Keterlibatan mereka dengan “jejaring Tim Mawar” juga menggarisbawahi paradoks ini. Pelanggaran HAM masa lalu, termasuk penghilangan paksa, masih menjadi tuntutan pertanggungjawaban yang belum tuntas di Indonesia (Hutagalung, 2005; Fitria & Setyadi, 2020). Dengan masuknya para aktivis ini ke pemerintahan, muncul pertanyaan tentang bagaimana mereka akan menyikapi isu-isu HAM masa lalu yang pernah menjadi bagian dari perjuangan mereka (Renyaan, Lailossa, & Budiman, 2023). Penangkapan telah menyebabkan munculnya moral torment. Semoga hati nurani mereka masih sebening ketika sebelum mereka ditangkap dulu.[]
Bibliografi
Adorjan, Michael, et al. “Stockholm syndrome as vernacular resource.” The Sociological Quarterly 53.3 (2012): 454-474. Ashri, Abdul Munif. Penegakan Hak atas Kebenaran dalam Kasus Penghilangan Orang secara Paksa Periode 1997-1998. Diss. UNIVERSITAS HASANUDDIN, 2021.
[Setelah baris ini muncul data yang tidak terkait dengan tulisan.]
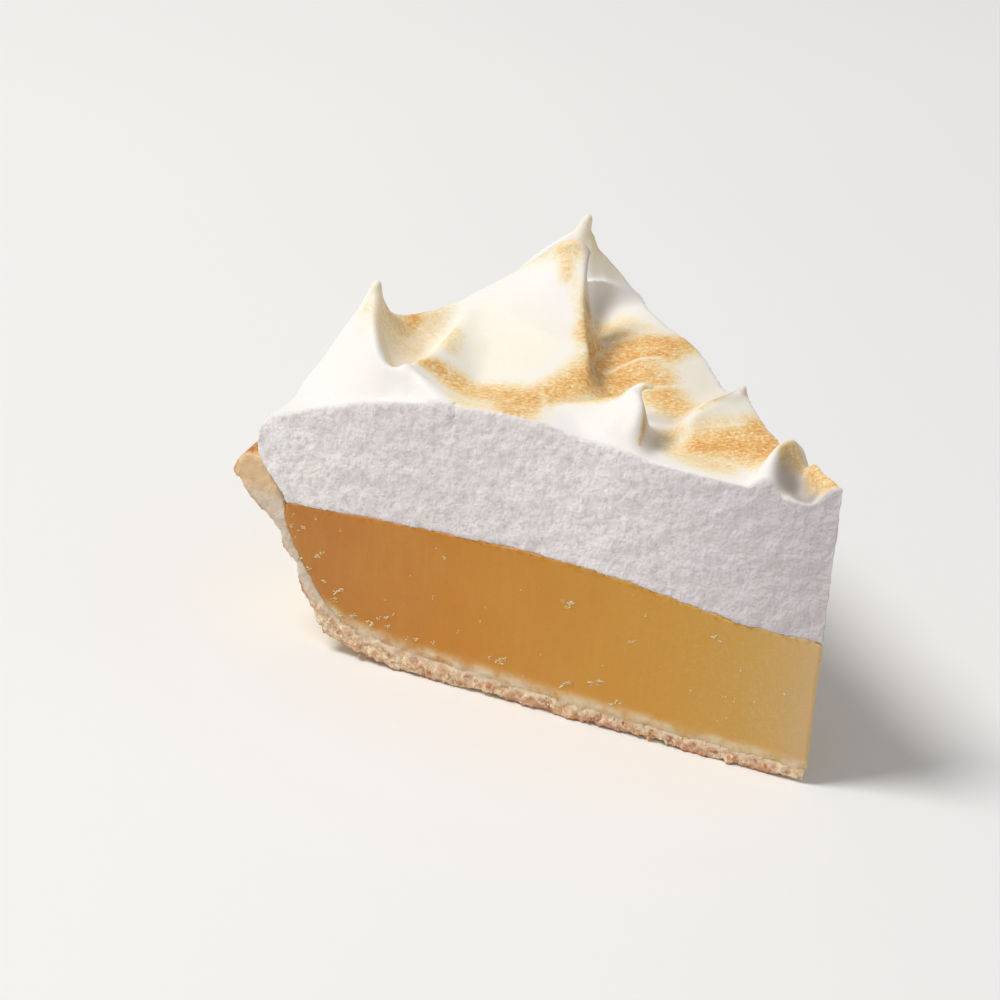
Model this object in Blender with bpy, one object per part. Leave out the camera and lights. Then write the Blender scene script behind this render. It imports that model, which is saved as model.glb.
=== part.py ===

De Fabrique, Nathalie, et al. “Understanding stockholm syndrome.” FBI L. Enforcement Bull. 76 (2007): 10.
Fitria, Eza Yolanda, and Yusuf Setyadi. “Kasus Pelanggaran HAM dan Upaya Penegakan HAM di Indonesia.” (2020).
Hutagalung, Daniel. “Negara dan Pelanggaran HAM Masa Lalu: Tuntutan Pertanggungjawaban Versus Impunitas.” Jurnal Dignitas 3.1 (2005).
Namnyak, Mary, et al. “‘Stockholm syndrome’: psychiatric diagnosis or urban myth?.” Acta Psychiatrica Scandinavica 117.1 (2008): 4-11.
Parker, Martin. “Stockholm syndrome.” Management Learning 37.1 (2006): 39-41. Renyaan, Hasan, Pier AL Lailossa, and Arif Budiman. Tatanan yang Dirindukan. JSI Press, 2023.